Obviously not the best date movie.

What’s apparently causing this surge in the quantity and quality of French horror films becomes obvious from the beginning of the film. Four Arab immigrant youths and one woman flee from French police after an apparent bank robbery. They use the current immigration riots plaguing the Gaul nation to cover their escape. The brother of the woman dies in the process, plunging them into tragedy before they ever reach their object of peril, the German border. At the border, they shack up in an inn, run by some quirky folks. Turns out the folks are the adult children of fugitive Nazis war criminals with a plan to continue their bloodline and forcefully add to the family tree despite the “impure” blood of the interlopers. They only want the girl, not the dudes, which leads to a bloody mess.

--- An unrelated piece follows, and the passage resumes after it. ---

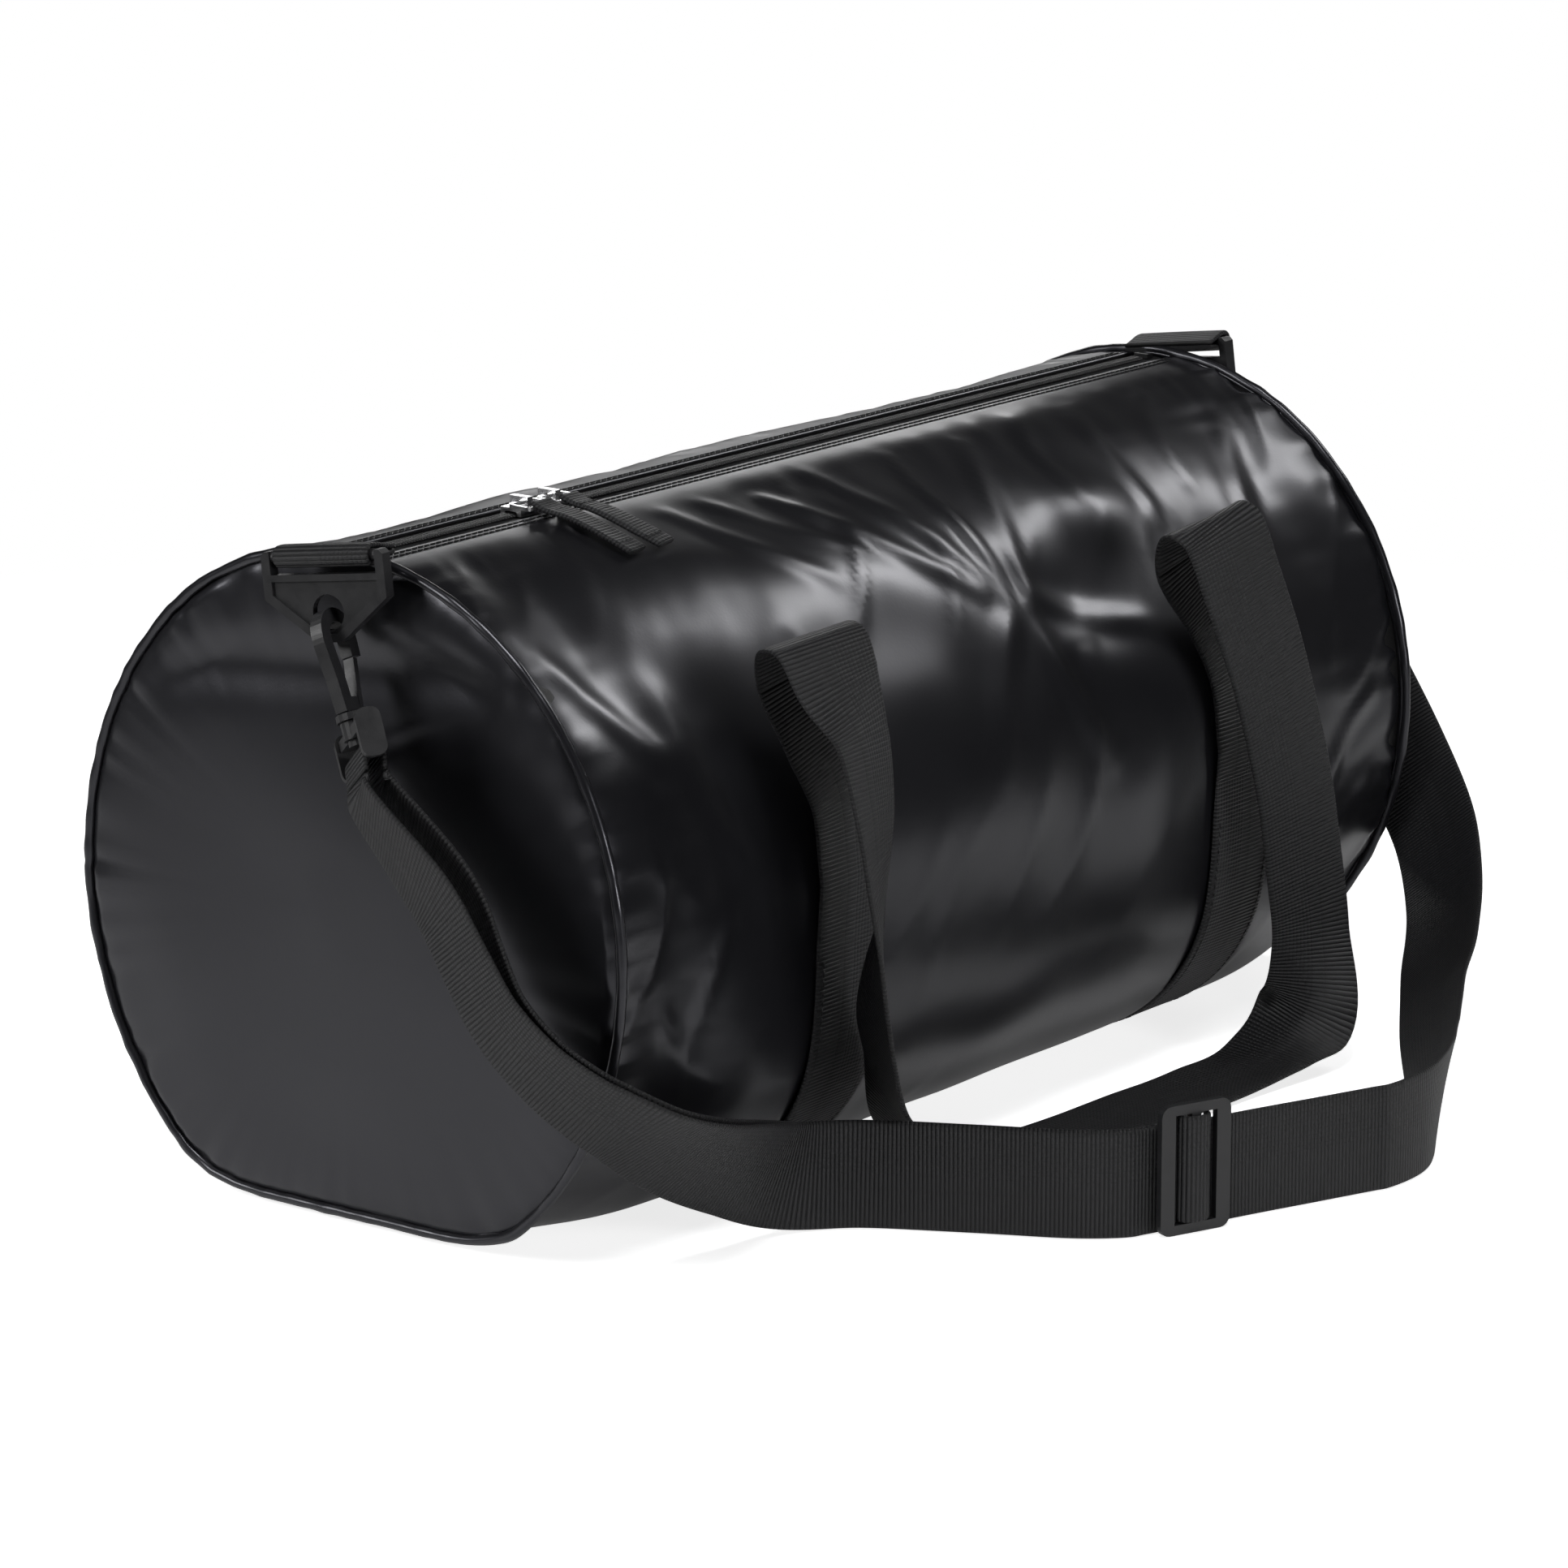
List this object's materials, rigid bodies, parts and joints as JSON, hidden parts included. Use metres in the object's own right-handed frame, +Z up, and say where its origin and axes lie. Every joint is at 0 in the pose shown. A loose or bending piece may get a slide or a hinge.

Yikes, this one almost matched the intensity of “Inside” but fell short only in the story-telling department. It ripped-off everything from “Chain Saw Massacre” to Rob Zombie, who ripped-off “Chain Saw Massacre.”

Illegal immigrants who live in America can breathe a sigh of relief they didn’t cross the border into France. Not because of loitering Nazi psychos, but because they have an acute crisis over there. The government’s no-tolerance/no-rights policy against illegal immigration has the resident immigrant youths rioting across Paris and beyond. The future of the country is bleak and the residents are making bleak movies as a result. Same thing happened to Hong Kong before England handed it over to China in 1999. Same thing happened to the U.S. during and after the Vietnam War in the 1970’s, and so forth. I’m not making a political statement here at all, but I did want to point out the pattern when it comes to making effective horror/violent films.

Look at Japan, one of the hardest-working, most industrious nations in the world. Now their violence and suicide rates are going off the charts. No wonder they held the trophy for most effective horror movies over the last several years, producing winners like “The Ring” and “The Grudge.” Although J-horror appears to be on the downswing, we’ve recently had Thailand (see the “Art of the Devil” films) and South Korea (“The Host” and “Oldboy”) picking up the slack. Both of those countries have had recent civil unrest, now France is joining in. Let’s hope America doesn’t have to suffer such unrest to continue to produce decent horror films.

If films like “Frontière(s),” “Inside,” “Them” and “High Tension” are any indication, France has entered the horror game for keeps and could corner the market for the next couple of years.

Not to worry, though. If you’re an anti-Francophile, Hollywood will handle the remakes as they always do. Just don’t expect them to be as good as the originals (a-la “Them” vs. “The Strangers”).

SPECIAL NOTE: The programmers for the yearly After Dark horror franchise, entitled “8 Films to Die For,” originally had this film in their line-up. Supposedly, they could not include the film because its violence warranted an NC-17 rating.